According to Spacefleet records, at least three hostile alien races had been observing Earth since the start of the twentieth century.

Links: The Evil of the Daleks is dated to 1866AD. This story takes place contemporaneously with Iceberg. The Time Vector Generator first appeared in The Wheel in Space. The Cloister Bell rings again (Logopolis). There is a reference to the Seven Planets (The Pit). The Doctor mentions Susan. He has told Bernice, "sleep is for tortoises" (The Talons of Weng-Chiang) and has told Ace about the Wirrn (The Ark in Space). He mentions the Eye of Orion (The Five Doctors). Deaths for which the Doctor is held responsible include Adric's (Earthshock), Katarina's and Sara Kingdom's (The Daleks' Master Plan), Sorin's (The Curse of Fenric), Julian's (Love and War), and Raphael's (Timewyrm: Apocalypse). There are references to Draconians (Frontier in Space), Hoothi (Love and War), Special Weapons Daleks (Remembrance of the Daleks), Karn and the Elixir of Life (The Brain of Morbius), Mondas (The Tenth Planet), Rassilon, Jan and Heaven (Love and War), Cybermen, Lady Peinforte and Richard (Silver Nemesis), Ace's trip through a time storm to Svartos (Dragonfire), the Hand of Omega (Remembrance of the Daleks), Vicki, Steven, Nyssa, and Peri.

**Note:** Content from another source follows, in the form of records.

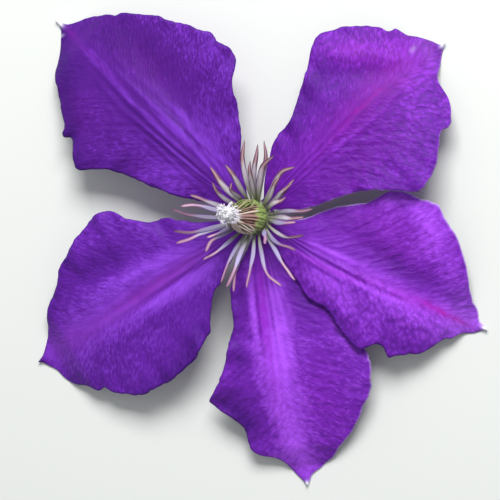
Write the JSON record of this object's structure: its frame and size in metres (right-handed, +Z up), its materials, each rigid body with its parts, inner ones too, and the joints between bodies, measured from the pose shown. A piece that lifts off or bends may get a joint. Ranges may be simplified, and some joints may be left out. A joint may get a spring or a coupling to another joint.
{
  "type": "clematis flower",
  "caption": "Large-flowered purple clematis blossom lying face up, with broad waved sepals, ribbon stamens and a pale tuft of stigmas on a short cut stub.",
  "frame": {"origin": "middle of the flower's plan, on the surface that it lies on", "axes": "+Z up, out of the open face of the flower; +Y towards the top of the picture; +X towards its right"},
  "size_m": [0.113, 0.115, 0.0236],
  "materials": {
    "purple_sepal": "soft satin petal with fine crinkles and raised veins",
    "green_stalk": "smooth young green stalk",
    "pale_stamen": "satin pale lavender filament with pink brown anther",
    "green_pistil": "soft green carpels with brownish pink styles",
    "white_stigma": "matt white papillae"
  },
  "bodies": {
    "root": {"sepal_top_left": "purple_sepal", "sepal_top_right": "purple_sepal", "sepal_right": "purple_sepal", "sepal_bottom": "purple_sepal", "sepal_bottom_left": "purple_sepal", "receptacle_stalk": "green_stalk", "stamens": "pale_stamen", "pistils": "green_pistil", "stigmas": "white_stigma"}
  },
  "joints": []
}
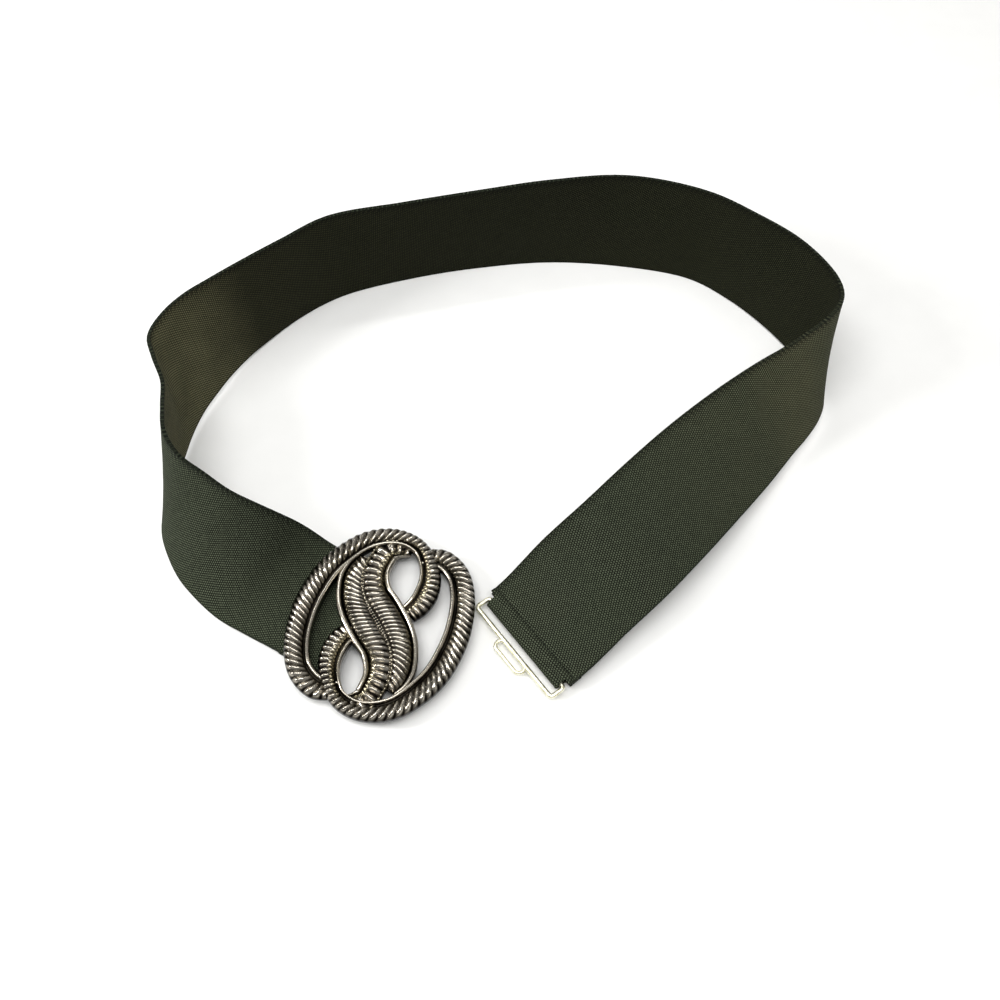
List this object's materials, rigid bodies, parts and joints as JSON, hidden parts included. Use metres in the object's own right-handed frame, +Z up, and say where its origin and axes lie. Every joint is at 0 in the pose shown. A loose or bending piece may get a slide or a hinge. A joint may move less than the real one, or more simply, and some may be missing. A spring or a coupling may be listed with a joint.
{
  "type": "stretch belt",
  "caption": "Woven stretch waist belt lying in an open loop, with a pierced rope-ribbed cast buckle and a wire clasp loop in its hem.",
  "frame": {"origin": "middle of the belt's footprint, on the table it lies on", "axes": "+X along the belt's widest way across, from its buckle side to its right bend; +Y to the back of the loop; +Z up from the table"},
  "size_m": [0.2934, 0.2456, 0.0513],
  "materials": {
    "woven_elastic": "dark green woven elastic",
    "antiqued_casting": "antiqued silver, polished high points",
    "pale_wire": "pale gold plated wire"
  },
  "bodies": {
    "belt": {"elastic_band": "woven_elastic", "buckle": "antiqued_casting"},
    "clasp": {"clasp_loop": "pale_wire"}
  },
  "joints": [
    {"name": "clasp_turn", "type": "hinge", "parent": "belt", "child": "clasp", "pos_m": [0.01025, -0.08848, 0.00354], "axis": [-0.6093, 0.7928, 0.0141], "range_deg": [-80, 80]}
  ]
}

Location: Ercildoune, Scotland, 1270AD; Antýkhon (Earth), c18,000 AD; London, Wednesday 3rd February, and Thursday 15th April to Saturday 24th April, 1909 AD; England, January 1910 AD; Khan-Balik, Cathay, 1289 AD; Windsor Castle, England, 1603 AD.

Future History: It is implied that the British monarchy is abolished some time during the early twenty-first century. In the twenty-first century, when the results of uncontrolled industrialization become apparent, it is common for people to be forced to live in squalor.

Duronite, an alloy of machonite and duralinium, is invented c2300AD. Not surprisingly, there are still cockroaches in the twenty-fifth century. By Benny's time, Skaro is colloquially known as the Death World. According to Ace, there is a New Skaro by the twenty-fifth century.

By the time that the Chaarl colonize Earth, the planet is heavily polluted, with poisonous water, little animal life, and depleted oxygen in the atmosphere. The ozone layer seems to have been destroyed. The remaining humans on the planet have degenerated into "Hairies", basically humans with copious bodily hair that protects them from ultra-violet rays.

Unrecorded Adventures: The Doctor played bowls with Sir Francis Drake in 1588 and deliberately let him win so that he could go off and defend the realm. The Doctor once visited Africa with Ace, where they saw termite mounds. The Doctor witnessed a hunter killing the last lion on Earth on the plains of Africa.

Q.v.: Benny's Birthday, Love and War.

The Bottom Line: 'You seem to have by quite well without me.' An interesting experiment that proves that Ace and Bernice are capable of carrying a novel on their own, and which in retrospect feels like a rehearsal for Benny's solo novels. Despite his supposed absence, the Doctor's presence is felt throughout, as he manipulates people and events, adding an additional layer to the admirably multi-stranded plot. Ultimately, Birthright is something of a forgotten gem, and a far more impressive from Robinson than the entertaining but unspectacular Timewyrm: Apocalypse.